The group included four musicians – Pablo, The Dogg, Gazza and Elvo – who were among the most popular musicians in Namibia at the time of the group's formation. However, the group was actually formed by the SWAPO party. Elvo handled the production duties, and John Walenga handled management and promotion under the supervision of SWAPO.

The album sold well, especially among SWAPO veterans and supporters, but was not critically successful due to its political influence. After the release of the album, each member went back to their respective solo careers, rarely speaking about Omalaeti O'Swapo.

Political background 

The album's objective was to promote Namibian's 2004 presidential elections.
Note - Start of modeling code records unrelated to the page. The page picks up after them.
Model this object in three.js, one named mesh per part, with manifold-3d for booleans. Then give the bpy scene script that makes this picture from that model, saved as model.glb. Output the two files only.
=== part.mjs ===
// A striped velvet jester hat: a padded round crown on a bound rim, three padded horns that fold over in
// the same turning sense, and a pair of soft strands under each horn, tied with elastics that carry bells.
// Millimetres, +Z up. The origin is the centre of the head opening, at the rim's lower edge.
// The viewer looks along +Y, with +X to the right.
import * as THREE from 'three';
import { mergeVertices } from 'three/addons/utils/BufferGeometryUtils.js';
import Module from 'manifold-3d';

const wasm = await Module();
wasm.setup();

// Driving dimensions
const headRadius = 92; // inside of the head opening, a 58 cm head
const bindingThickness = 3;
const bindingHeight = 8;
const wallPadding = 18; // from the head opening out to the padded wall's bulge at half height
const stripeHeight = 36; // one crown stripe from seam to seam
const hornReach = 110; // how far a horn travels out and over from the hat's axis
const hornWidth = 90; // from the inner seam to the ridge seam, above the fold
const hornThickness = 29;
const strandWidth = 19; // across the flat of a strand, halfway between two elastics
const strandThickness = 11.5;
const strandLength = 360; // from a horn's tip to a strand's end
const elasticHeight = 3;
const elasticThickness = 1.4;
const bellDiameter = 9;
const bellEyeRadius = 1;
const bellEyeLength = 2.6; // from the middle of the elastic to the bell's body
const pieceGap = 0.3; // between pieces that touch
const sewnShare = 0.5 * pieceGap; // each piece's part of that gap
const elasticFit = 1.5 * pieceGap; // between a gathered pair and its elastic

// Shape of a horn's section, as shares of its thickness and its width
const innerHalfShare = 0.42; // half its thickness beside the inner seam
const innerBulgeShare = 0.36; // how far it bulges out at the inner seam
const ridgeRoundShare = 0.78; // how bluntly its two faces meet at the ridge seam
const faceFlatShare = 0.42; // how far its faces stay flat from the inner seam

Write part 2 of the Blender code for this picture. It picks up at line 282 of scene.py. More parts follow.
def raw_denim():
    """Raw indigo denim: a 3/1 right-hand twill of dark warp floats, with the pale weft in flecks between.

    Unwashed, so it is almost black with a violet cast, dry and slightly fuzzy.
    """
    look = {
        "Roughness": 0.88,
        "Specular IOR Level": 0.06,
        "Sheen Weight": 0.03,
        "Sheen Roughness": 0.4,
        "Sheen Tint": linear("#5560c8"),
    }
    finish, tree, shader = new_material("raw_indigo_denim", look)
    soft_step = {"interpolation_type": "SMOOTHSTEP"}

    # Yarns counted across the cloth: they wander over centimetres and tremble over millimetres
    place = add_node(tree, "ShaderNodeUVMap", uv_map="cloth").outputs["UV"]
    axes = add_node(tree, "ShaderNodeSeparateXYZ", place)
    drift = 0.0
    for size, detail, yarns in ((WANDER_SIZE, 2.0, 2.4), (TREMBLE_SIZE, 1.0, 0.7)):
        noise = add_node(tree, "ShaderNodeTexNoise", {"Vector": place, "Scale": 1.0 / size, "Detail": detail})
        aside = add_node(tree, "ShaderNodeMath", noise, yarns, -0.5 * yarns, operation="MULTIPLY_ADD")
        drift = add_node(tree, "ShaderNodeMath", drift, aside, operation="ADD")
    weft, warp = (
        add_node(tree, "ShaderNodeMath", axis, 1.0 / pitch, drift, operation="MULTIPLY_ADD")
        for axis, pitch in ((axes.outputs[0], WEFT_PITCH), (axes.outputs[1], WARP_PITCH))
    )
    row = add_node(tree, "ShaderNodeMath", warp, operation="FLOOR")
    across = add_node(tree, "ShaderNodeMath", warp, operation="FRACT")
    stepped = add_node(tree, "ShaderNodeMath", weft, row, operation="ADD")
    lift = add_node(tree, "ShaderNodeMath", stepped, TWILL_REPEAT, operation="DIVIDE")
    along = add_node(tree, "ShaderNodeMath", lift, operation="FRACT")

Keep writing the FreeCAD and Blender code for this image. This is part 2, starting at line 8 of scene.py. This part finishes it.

President Hifikepunye Pohamba was the SWAPO presidential candidate after former President Sam Nujoma stepped down. Omalaeti O'Swapo used the album to encourage young people and the Namibian nation at large to take part in the election.

The album's first track, "Presidential Call", is a remake of Gazza's song "Shidolodolo". It features an encouraging speech from both presidents.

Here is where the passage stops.